À Attilio Contoli qui hélas ne lira pas cette chronique. 

Camarade Attilio, on ne t'oubliera pas.

Chronique du douzième jour du mois d’octobre de l’an de très très grande disgrâce vingt et un.

Où il est question d’une grande perte et d’une canonisation annoncée.

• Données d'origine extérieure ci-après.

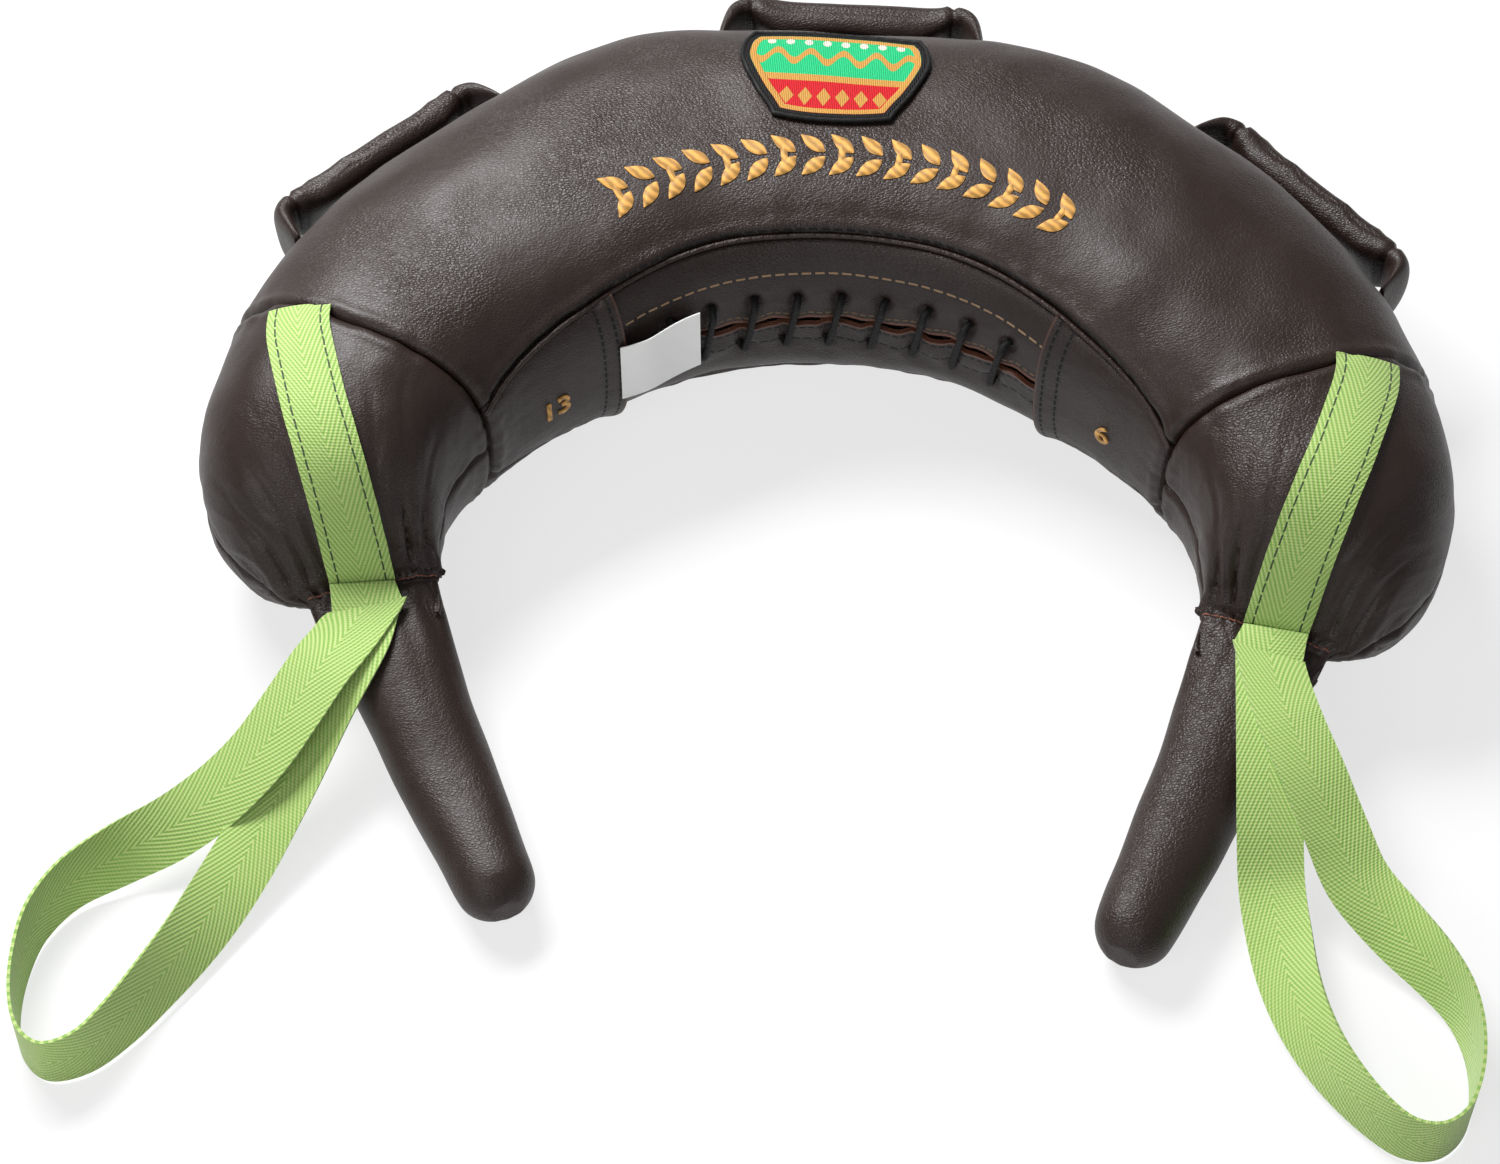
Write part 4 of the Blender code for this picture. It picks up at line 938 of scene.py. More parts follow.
class BAG_OT_closure(BagOperator, bpy.types.Operator):
    """Builds the two lips of the filling slit and the lace that whips them shut"""

    bl_idname = "bag.closure"
    bl_label = "Laced closure"

    def lip(self, name, node, sign, look):
        """A lip of the slit, drawn in at its holes. Its sign is 1 for the upper and -1 for the lower one."""
        rows = np.linspace(-FLAP_EDGE, FLAP_EDGE, 340)
        s = section(rows)
        top = sign * s["half_height"] * np.sin(np.radians(gusset_edge(rows))) ** (2 / s["roundness"])
        half = LACE_HEIGHT / 2
        holes = lace_station(np.arange(LACE_CROSSINGS) + (0.0 if sign > 0 else 0.5))
        pull = hump(rows[:, None] - holes[None], 0.16).sum(axis=1)
        wave = 0.7 * MM * np.sin(rows * 8.3) + 0.4 * MM * np.sin(rows * 4.7 + 1)
        edge = sign * 1.2 * MM + sign * 1.9 * MM * (1 - pull) + wave
        shares = np.linspace(0, 1, 41)
        rise = edge[:, None] + (top - edge)[:, None] * shares
        points = inner_wall(np.repeat(rows[:, None], len(shares), axis=1), rise)
        normals = grid_normals(points, core_line(rows))
        along, across = lengths_along(points, 0), lengths_along(points, 1)
        seam = across[:, -1:] - across
        hole = np.full(points.shape[:-1], 1.0)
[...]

Le Roy fut en grande affliction : le baron de la Moquette passa de vie à trépas. Dans tout le pays, on fit sonner le glas pour celui qui s’était sa vie durant conformé aux grands préceptes de la Startupenéchionne : prendre aux pauvres afin de s’enrichir, ce qu’il avait fait avec une grande exubérance et une sainte constance, rachetant moult fabriques à vil prix avant que de mettre à la rue les ouvriers et les ouvrières, omettant de déclarer au surintendant des finances du royaume ses mirifiques bénéfices, distribuant ici et là pots-de-vin, oboles, friandises, offrant généreusement du mauvais café, selon les bons offices de qui il souhaitait acheter, soustrayant de la banque de Lugdunum quelques quatre cent millions d’écus, tartarinant et moulinant à l’envi face aux Haineux qu’il prétendait vouloir terrasser. On n’en finissait plus de le louanger tant la liste de ses hauts faits d’armes était fournie. Il eût fallu plusieurs pages d’un riche livre d’heures pour la conter. Notre Turpide Bibelot envisagea de le canoniser selon les rites de l’Église du Saint-Capital. On ferait enseigner sa geste dans les escholes afin qu’il servît d’exemple à suivre.  La Reine, Dame Bireguitte Ravalée de la Façade, se rendit fort dévotieusement à ses premières funérailles à Lutèce, lesquelles furent suivies de secondes funérailles dans sa bonne ville de Massalia. Il s’en fût de peu que Sa Navrante Désolation ne décrétât un jour de deuil dans tout le pays. On fustigea sévèrement tous les pisse-vinaigre qui osèrent, les impudents, faire savoir que ce baron avait été parfois brutal et cruel, cassant et hautain avec le petit peuple, et qu’il avait au final brassé autant d’air qu’un moulin sans produire grand-chose, à part du vide, de la désolation et beaucoup de dettes.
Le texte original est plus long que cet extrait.